* [TASK PROMPT]:
Exactly the lines from the line with "bound = shape.optimalBoundingBox(False, False)" to the line with "obj.matrix_world = world" should be extracted, both included, with no other lines.

------------------------------------

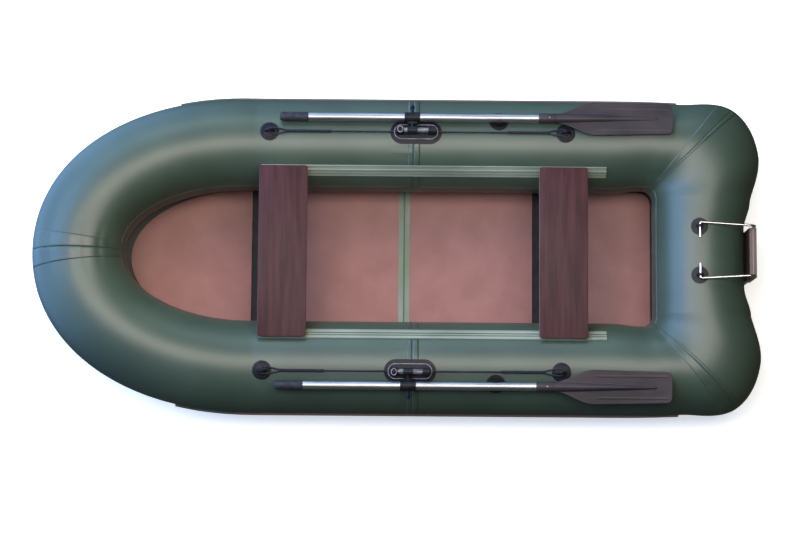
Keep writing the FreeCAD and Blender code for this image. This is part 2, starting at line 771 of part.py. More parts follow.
# ---------------------------------------------------------------- motor bracket
stern_mid_x = (stern_inside_x + stern_outside_x) / 2
stern_half = (stern_inside_x - stern_outside_x) / 2


def stern_point(angle, y):
    """Point and outward direction on the stern tube's narrow middle, angle going aft from the crest."""
    a = math.radians(angle)
    along = V(-math.sin(a) * stern_half, 0, math.cos(a) * tube_radius)
    normal = V(-math.sin(a) / stern_half, 0, math.cos(a) / tube_radius).normalize()
    return V(stern_mid_x, y, tube_radius).add(along), normal


stern_shell = stern_tube_shape(patch_thickness)


def bracket_eye(point, normal, hole_point):
    """Round patch on the stern tube with a lug that the rod's hooked end goes through."""
    depth = V(normal).multiply(bracket_patch_radius)
    reach = cylinder(bracket_patch_radius, point.sub(depth), point.add(depth))
    disc = reach.common(stern_shell).cut(stern_shape)
    disc = max(disc.Solids, key=lambda solid: solid.Volume)
    side = V(0, lug_thickness / 2, 0)
    lug = join([cylinder(rod_radius + lug_wall, hole_point.sub(side), hole_point.add(side)),
                lug_web(point, normal, hole_point)])
    across = V(0, far, 0)
    hole = cylinder(rod_radius + rod_hole_clearance, hole_point.sub(across), hole_point.add(across))
    return join([disc, lug.cut(stern_shape)]).cut(hole)


def lug_web(point, normal, hole_point):
    """Foot of the lug, from its eye down to the skin."""
    along = V(0, 1, 0).cross(normal)
    base = point.sub(V(normal).multiply(web_depth))
    half = rod_radius + lug_wall
    spread = half + lug_wall
    corners = [base.add(V(along).multiply(spread)), base.sub(V(along).multiply(spread)),
               hole_point.sub(V(along).multiply(half)), hole_point.add(V(along).multiply(half))]
    side = V(0, lug_thickness / 2, 0)
    return prism([p.sub(side) for p in corners], V(0, lug_thickness, 0))


upper_angle = math.degrees(math.asin((stern_mid_x - rod_eye_x) / stern_half))
motor_back_x = motor_board_front_x - 2 * motor_board_ply
rod_down_x = motor_board_front_x - motor_board_ply

for side_name, sign in (("port_", 1), ("starboard_", -1)):
    eye_y = bracket_y + sign * rod_eye_y
    upper_skin, upper_normal = stern_point(upper_angle, eye_y)
    upper_hole = V(rod_eye_x, eye_y, rod_height)
    lower_skin, lower_normal = stern_point(lower_eye_angle, eye_y)
    lower_hole = lower_skin.add(V(lower_normal).multiply(rod_height - 2 * tube_radius))
    stub = V(0, -sign * rod_stub, 0)
    swell = V(0, sign * (rod_y - rod_eye_y), 0)
    down_y = bracket_y + sign * rod_down_y
    bracket_rod = rod([upper_hole.add(stub), upper_hole.add(swell), V(rod_down_x, down_y, rod_height),
                       V(rod_down_x, down_y, lower_hole.z), lower_hole.add(swell), lower_hole.add(stub)],
                      [rod_hook_bend, rod_bend, rod_foot_bend, rod_hook_bend], rod_radius)
    add(side_name + "bracket_rod", bracket_rod)
    add(side_name + "upper_bracket_eye", bracket_eye(upper_skin, upper_normal, upper_hole))
    add(side_name + "lower_bracket_eye", bracket_eye(lower_skin, lower_normal, lower_hole))


def motor_board():
    """Two plywood layers with a groove between them for each rod, open at the board's edge."""
    bottom = motor_board_top - motor_board_height
    board = box(motor_back_x, motor_board_front_x, bracket_y - motor_board_half,
                bracket_y + motor_board_half, bottom, motor_board_top)
    for sign in (1, -1):
        y = bracket_y + sign * rod_down_y
        board = board.cut(cylinder(rod_radius + rod_hole_clearance, V(rod_down_x, y, bottom),
                                   V(rod_down_x, y, motor_board_top)))
    return board


add("motor_board", motor_board())

# ---------------------------------------------------------------- bow eye and air valves
bow_centre = V(bow_line_tip, 0, tube_radius + bow_rise)
bow_whole = join([bow_shape, mirrored(bow_shape)])


def bow_eye():
    """Patch under the nose with a bored lug for the painter."""
    a = math.radians(bow_eye_angle)
    normal = V(math.sin(a), 0, math.cos(a))
    along = V(math.cos(a), 0, -math.sin(a))
    skin = bow_centre.add(V(normal).multiply(tube_radius))
    hole = skin.add(V(normal).multiply(bow_eye_stand))
    shell_parts = [Part.makeLoft(bow_rings(patch_thickness), True)]
    shell_parts.append(mirrored(shell_parts[0]))
    depth = V(normal).multiply(bow_patch_radius)
    disc = cylinder(bow_patch_radius, skin.sub(depth), skin.add(depth))
    disc = disc.common(join(shell_parts)).cut(bow_whole)
    side = V(0, bow_eye_thickness / 2, 0)
    base = skin.sub(V(normal).multiply(web_depth))
    spread = bow_eye_radius + bow_web_spread
    corners = [base.add(V(along).multiply(spread)), base.sub(V(along).multiply(spread)),
               hole.sub(V(along).multiply(bow_eye_radius)), hole.add(V(along).multiply(bow_eye_radius))]
    web = prism([p.sub(side) for p in corners], V(0, bow_eye_thickness, 0))
    lug = join([cylinder(bow_eye_radius, hole.sub(side), hole.add(side)), web]).cut(bow_whole)
    bore = cylinder(bow_eye_hole, hole.sub(V(0, far, 0)), hole.add(V(0, far, 0)))
    return join([disc, lug]).cut(bore), hole


bow_eye_shape, bow_eye_centre = bow_eye()
add("bow_eye", bow_eye_shape)


def valve():
    """Air valve: a flange on the skin and its screw cap."""
    flange = Part.makeCylinder(valve_radius, valve_height, V(0, 0, tube_radius - valve_height / 2))
    cap = Part.makeCylinder(valve_cap_radius, valve_height / 2 + valve_cap_height, V(0, 0, tube_radius))
    return join([flange, cap]).cut(tube_core())


add_pair("air_valve", on_tube(valve(), -valve_angle, valve_x))

os.makedirs("parts", exist_ok=True)
for name, shape in nodes.items():
    if not shape.isValid():
        print("INVALID", name)
    shape.exportStep("parts/" + name + ".step")
    solids = len(shape.Solids)
    bound = shape.optimalBoundingBox(False, False)
    print("%-26s %d %9.0f cm3  X %7.1f %7.1f  Y %7.1f %7.1f  Z %6.1f %6.1f" % (
        name, solids, shape.Volume / 1000, bound.XMin, bound.XMax, bound.YMin, bound.YMax,
        bound.ZMin, bound.ZMax))
whole = Part.makeCompound(list(nodes.values())).optimalBoundingBox(False, False)
print("nodes", len(nodes), "box", whole)
print("volume m3", sum(shape.Volume for shape in nodes.values()) / 1e9)
print("oar hinge: y", side_line + bar_point[0], "z", tube_radius + bar_point[1])
print("oar hinge: port x", port_arm_x, "starboard x", starboard_arm_x)
print("arm angle", arm_angle, "oar angle", oar_angle, "bow eye", bow_eye_centre)
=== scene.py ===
import math
import bpy
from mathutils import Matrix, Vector, noise


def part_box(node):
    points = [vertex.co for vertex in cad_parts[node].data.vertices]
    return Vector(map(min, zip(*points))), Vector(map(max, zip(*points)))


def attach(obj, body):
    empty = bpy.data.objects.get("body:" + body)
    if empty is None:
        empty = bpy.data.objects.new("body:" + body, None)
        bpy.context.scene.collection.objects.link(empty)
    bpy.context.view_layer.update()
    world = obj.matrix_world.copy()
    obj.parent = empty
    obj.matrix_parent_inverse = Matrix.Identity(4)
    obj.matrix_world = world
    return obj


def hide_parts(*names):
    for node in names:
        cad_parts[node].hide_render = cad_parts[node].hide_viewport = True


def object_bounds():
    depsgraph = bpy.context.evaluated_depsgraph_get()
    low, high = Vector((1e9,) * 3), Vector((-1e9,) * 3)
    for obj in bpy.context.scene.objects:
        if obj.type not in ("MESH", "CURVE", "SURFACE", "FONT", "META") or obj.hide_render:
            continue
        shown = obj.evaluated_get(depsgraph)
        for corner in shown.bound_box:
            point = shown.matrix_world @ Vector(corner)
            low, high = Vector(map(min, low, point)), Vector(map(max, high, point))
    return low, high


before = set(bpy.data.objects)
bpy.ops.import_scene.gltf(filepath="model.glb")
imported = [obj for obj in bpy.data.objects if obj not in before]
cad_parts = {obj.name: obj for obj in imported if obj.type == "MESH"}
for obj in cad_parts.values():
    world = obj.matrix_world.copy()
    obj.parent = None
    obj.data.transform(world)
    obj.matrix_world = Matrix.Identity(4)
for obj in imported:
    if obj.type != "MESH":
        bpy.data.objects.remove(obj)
cad_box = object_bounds()

# ---- Camera: a long lens high over the port side, looking down into the boat with the bow on
# the left.
camera_data = bpy.data.cameras.new("camera")
camera_data.sensor_width = 36.0
camera_data.lens = 100.14
camera = bpy.data.objects.new("camera", camera_data)
camera.location = (0.0143, 1.1585, 9.3470)
camera.rotation_euler = [math.radians(a) for a in (6.930, -0.214, -179.561)]
bpy.context.collection.objects.link(camera)
bpy.context.scene.camera = camera
bpy.context.scene.view_settings.view_transform = "Standard"


# ---- Light: an open sky over a pale floor. One large soft panel hangs overhead and draws the
# warm band along each tube's crest. A blue one stands ahead of the bow, and a third and a
# small key light stand to starboard, so that the port side falls into shade.
def linear(hexa):
    """An sRGB hex colour as a linear RGBA value."""
    channels = [int(hexa[i:i + 2], 16) / 255 for i in (1, 3, 5)]
    return [c / 12.92 if c <= 0.04045 else ((c + 0.055) / 1.055) ** 2.4 for c in channels] + [1.0]


def add_node(tree, kind, links=(), **settings):
    """Add a node: settings go to its properties or, where named after one, to its sockets."""
    node = tree.nodes.new(kind)
    for key, value in settings.items():
        if hasattr(node, key):
            setattr(node, key, value)
        else:
            node.inputs[key.replace("_", " ")].default_value = value
    for source, socket in links:
        tree.links.new(source, node.inputs[socket])
    return node


def soft_panel(name, place, aim, size, colour, strength):
    """A rectangular light that shines from place towards aim, with its radiance as strength."""
    data = bpy.data.lights.new(name, "AREA")
    data.shape = "RECTANGLE"
    data.size, data.size_y = size
    data.color = linear(colour)[:3]
    data.energy = strength * math.pi * size[0] * size[1]
    panel = bpy.data.objects.new(name, data)
    panel.location = place
    panel.rotation_euler = (Vector(place) - Vector(aim)).to_track_quat("Z", "Y").to_euler()
    panel.visible_camera = False
    bpy.context.collection.objects.link(panel)
    return panel


soft_panel("overhead_panel", (0.0, -0.25, 4.6), (0.0, 0.0, 0.2), (5.6, 1.7), "#fff4e8", 7.0)
soft_panel("bow_sky_panel", (4.6, -1.2, 3.4), (0.6, 0.0, 0.2), (3.4, 3.4), "#9ec4ff", 3.2)
soft_panel("starboard_panel", (0.4, -5.2, 3.4), (0.0, 0.0, 0.2), (5.0, 1.6), "#e4f4ee", 2.6)
key_panel = soft_panel("starboard_key", (1.2, -3.4, 3.8), (0.0, 0.0, 0.2), (2.2, 1.6), "#fffaf4", 14.0)
key_panel.visible_glossy = False

world = bpy.data.worlds.new("sky")
world.use_nodes = True
bpy.context.scene.world = world
sky = world.node_tree
sky.nodes.clear()
direction = add_node(sky, "ShaderNodeTexCoord")
ahead = add_node(sky, "ShaderNodeVectorMath", [(direction.outputs["Generated"], 0)], operation="DOT_PRODUCT")
ahead.inputs[1].default_value = (0.90, -0.42, 0.10)
share = add_node(sky, "ShaderNodeMapRange", [(ahead.outputs["Value"], "Value")],
                 From_Min=0.25, From_Max=0.85, interpolation_type="SMOOTHSTEP")
light_sky = add_node(sky, "ShaderNodeMix", [(share.outputs["Result"], "Factor")], data_type="RGBA")
light_sky.inputs[6].default_value = linear("#4a4a40")
light_sky.inputs[7].default_value = [6.0 * c for c in linear("#6d93c4")]
seen_from = add_node(sky, "ShaderNodeLightPath")
seen = add_node(sky, "ShaderNodeMix", [(seen_from.outputs["Is Camera Ray"], "Factor"),
                                       (light_sky.outputs[2], 6)], data_type="RGBA")
seen.inputs[7].default_value = linear("#f1f1ef")
sky_light = add_node(sky, "ShaderNodeBackground", [(seen.outputs[2], "Color")], Strength=1.0)
add_node(sky, "ShaderNodeOutputWorld", [(sky_light.outputs[0], "Surface")])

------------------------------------

* [REPLY]:
    bound = shape.optimalBoundingBox(False, False)
    print("%-26s %d %9.0f cm3  X %7.1f %7.1f  Y %7.1f %7.1f  Z %6.1f %6.1f" % (
        name, solids, shape.Volume / 1000, bound.XMin, bound.XMax, bound.YMin, bound.YMax,
        bound.ZMin, bound.ZMax))
whole = Part.makeCompound(list(nodes.values())).optimalBoundingBox(False, False)
print("nodes", len(nodes), "box", whole)
print("volume m3", sum(shape.Volume for shape in nodes.values()) / 1e9)
print("oar hinge: y", side_line + bar_point[0], "z", tube_radius + bar_point[1])
print("oar hinge: port x", port_arm_x, "starboard x", starboard_arm_x)
print("arm angle", arm_angle, "oar angle", oar_angle, "bow eye", bow_eye_centre)
=== scene.py ===
import math
import bpy
from mathutils import Matrix, Vector, noise


def part_box(node):
    points = [vertex.co for vertex in cad_parts[node].data.vertices]
    return Vector(map(min, zip(*points))), Vector(map(max, zip(*points)))


def attach(obj, body):
    empty = bpy.data.objects.get("body:" + body)
    if empty is None:
        empty = bpy.data.objects.new("body:" + body, None)
        bpy.context.scene.collection.objects.link(empty)
    bpy.context.view_layer.update()
    world = obj.matrix_world.copy()
    obj.parent = empty
    obj.matrix_parent_inverse = Matrix.Identity(4)
    obj.matrix_world = world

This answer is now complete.